A few years ago, Livingston was at a crossroads in the business, trying to make the decision whether to ease out (he’s now 64) or invest in the property to make it more efficient and economical. He made the second choice and has invested in energy-efficient technology. He says he has a number of friends in the much larger Quebec maple syrup industry and keeps in touch with them on the latest and greatest industry trends.

“I was one of the first to install an electronic monitoring system on my lines,” he says. “It’s smart technology which tells you where lines break. This is our sixth year using it and it’s really helped us, especially with our steep terrain to enable us to tighten up the lines. We have 20,000 fittings in the operation and keeping on top of them and replacing them when needed is a real-time consumer. We also have a better handle on where the taps are leaking.

"As a result of this system, we are producing three times the amount of syrup we were six years ago with the same number of taps.”

Mother Nature is his constant companion, living as he does in the snow belt that comes up along the Northumberland Strait, crosses the western side of Cape Breton and then heads to Newfoundland. As a result, starting the process is usually a little later than on the mainland.

“I keep watching the weather and they’re enjoying temperatures of four, five and six degrees while my thermometer is reading zero,” he says.

 

"We wanted to start this week, but we had snow and then rain so things have been put off for a few days. Nobody wants to be out working in the woods for eight to 12 hours in the pouring rain.”

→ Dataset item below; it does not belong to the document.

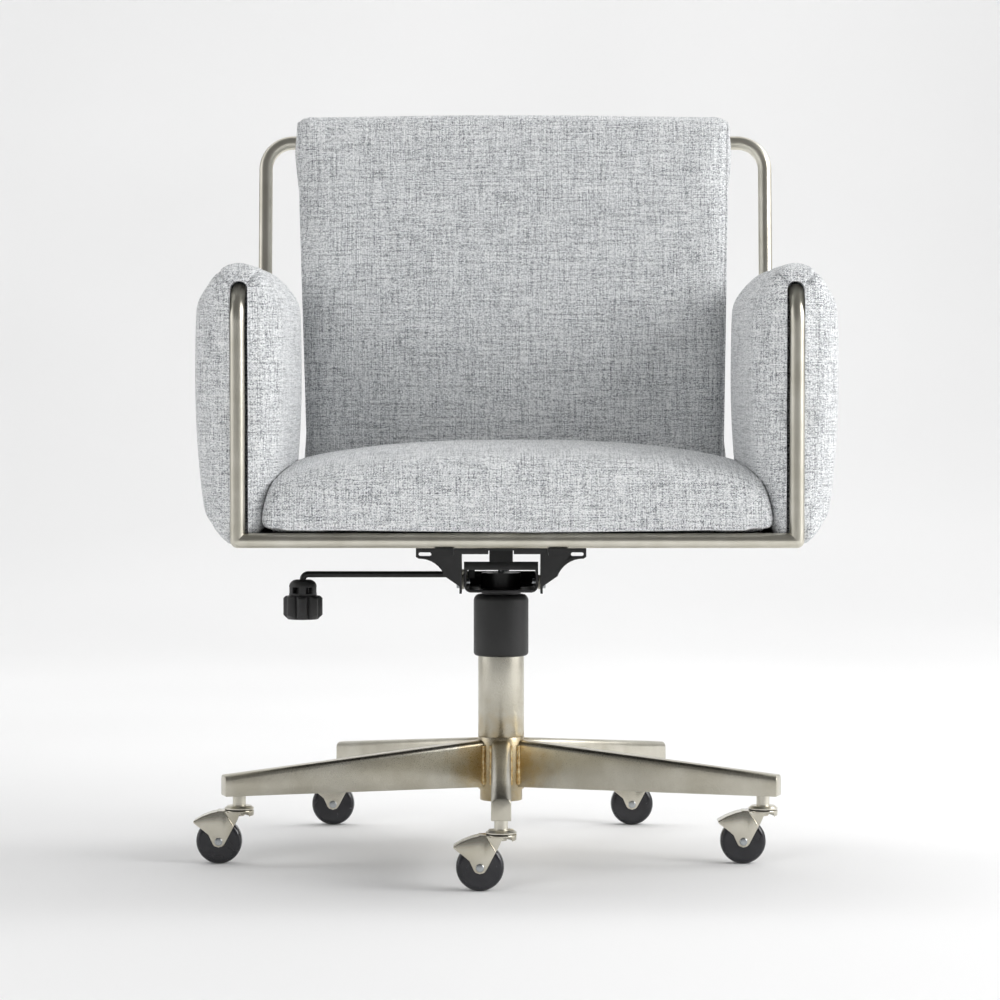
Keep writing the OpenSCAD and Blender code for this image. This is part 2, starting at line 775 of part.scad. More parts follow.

In terms of maple syrup production, Nova Scotia is number four in Canada behind Quebec, Ontario, and New Brunswick and, according to the Maple Producers Association of Nova Scotia, this province produces one percent of the national yield. The association reports that, in 2017, 57,000 gallons were produced by just less than 200 producers, with a roughly $4 million gross value and slightly over export value of just over $500,000.

 
In 2008 Neal was named Woodlot Owner of the Year – Eastern Nova Scotia.

ECO-FORESTRY

Livingston was the first landowner on Cape Breton Island to have his woodlot eco-certified and has certified lumber for sale from his woodlot, though he no longer has the woodlot certified from lack of local market interest in certified products.